# Organic no tears baby shampoo?



## LaRockera

Does anyone know of an organic baby shampoo and wash that isn't stingy to the eyes? My LO often rubs her eyes while in the bath and so sometimes it all ends in tears and redness. I've been using Earth Friendly Baby Lavender but it obviously hurts.:shrug:

x


----------



## Rachel_C

Can you just use water? I rarely wash either of my kids' hair with anything other than bath water.


----------



## LaRockera

Hi Rachel. :kiss:

My ideal plan is to use plain water day by day. I did find something called "BIO2YOU Baby Organic Seabuckthorn No Tears Baby Bath and Shampoo" (I just copied and pasted:haha:) after I started this thread, let's just hope it works.:shrug:

Say, now that you mention it, do you use lotion? I don't. I don't see the need for it, and to me, it's just extra chemicals, innit? :shrug: The less stuff I put on her the better in my humble opinion, no?

x


----------



## veganmama

we dont use soap or shampoo or lotion


----------



## Rachel_C

Nope, no lotion or anything here. We do have some baby wash that gets used for hair and body maybe once a week or after a particularly disgusting poo, but I have no idea if it's no tears or not! The only other thing I have is CJ's BUTTer for LO's bum overnight. 

I used vegetable oil on my first LO when she was first born as she was very dry and scaly, but it actually went away much better once I stopped using it - the oil was keeping the dry skin on, when I stopped she shed her skin like a snake.

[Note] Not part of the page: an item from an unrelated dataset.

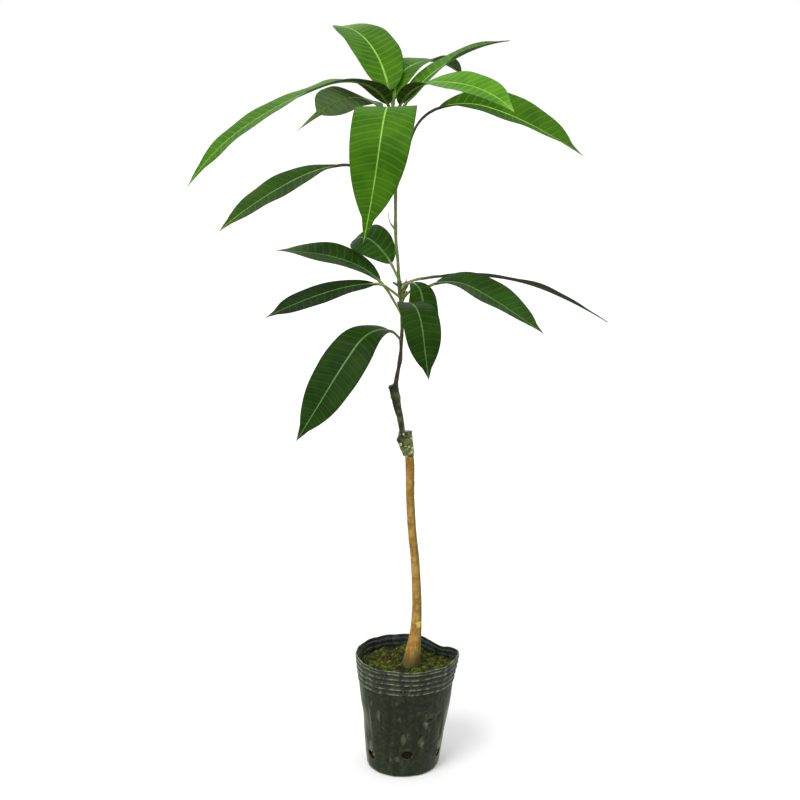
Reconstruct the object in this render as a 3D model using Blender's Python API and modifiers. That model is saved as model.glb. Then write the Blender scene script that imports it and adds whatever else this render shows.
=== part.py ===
"""A grafted mango sapling in a soft nursery pot, for Blender 4.5.

Metres, +Z up. The origin is the centre of the pot's flat underside. +X is to the right of someone
who faces the plant and +Y points away from them. The sizes below are in millimetres and degrees.
"""

import math
from typing import NamedTuple

import bmesh
import bpy
import numpy as np
from mathutils import Matrix, Vector

MM = 0.001
GAP = 0.3  # left between neighbouring pieces
WELD = 1e-6  # metres

# Pot
POT_HEIGHT = 140.0
POT_TOP_RADIUS = 60.0
POT_BASE_RADIUS = 43.5
POT_WALL = 1.2
POT_FLOOR = 1.6
POT_CORNER = 2.5
POT_LEAN = 4.0  # how far the rim's centre stands to the right of the base's
POT_STEPS = 48
POT_RING_PITCH = 16.0
RIB_COUNT = 5
RIB_PITCH = 6.4
RIB_DEPTH = 0.9
HOLE_COUNT = 6
HOLE_RADIUS = 6.2
HOLE_HEIGHTS = (30.0, 21.0)  # of every other hole
HOLE_AZIMUTH = 275.0

# Soil, filled to below the rim
SOIL_HEIGHT = 125.5
SOIL_RINGS = 6
SOIL_BUMP = 1.6
SEAT_RADIUS = 12.5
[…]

Other than that, nothing. They do have a bath every night as they enjoy it so much but just water hasn't done any harm :)


----------



## slizzie

You should totally check out Dolphin Organics (I'm not a big poster so can't post the link yet, but google them). It is a 100% natural and organic line that is tear free. They have a fragrance free line, a citrus one and a lavender one. The products are tear free because of the natural ingredients - NOT because any creepy numbing ingredients are added. Seriously, they are the best I have found. 

:thumbup:


----------



## mommyjunes

I still think, it is best to wash baby's hair with shampoo and not only plain water. This is just my personal opinion based on my experience with my 1-year old daughter. Although not daily, every other day, I wash her hair with Gaia Baby Organics all-natural baby shampoo we purchased from Amazon. I've tried many shampoos before but this is the only shampoo that she truly enjoys. It is sls and paraben free, and never did she cry during bath when we started using this. Smells great. Lavender concentration is just enough, not overpowering. Cleanse well...


----------



## SarahBear

veganmama said:


> we dont use soap or shampoo or lotion

Same here. Just water and apple cider vinegar to correct the pH balance of our slightly hard water. Since it gets in her yes when poured over her head, I tend to just bathe in plain water and comb the vinegar into her hair afterward.


----------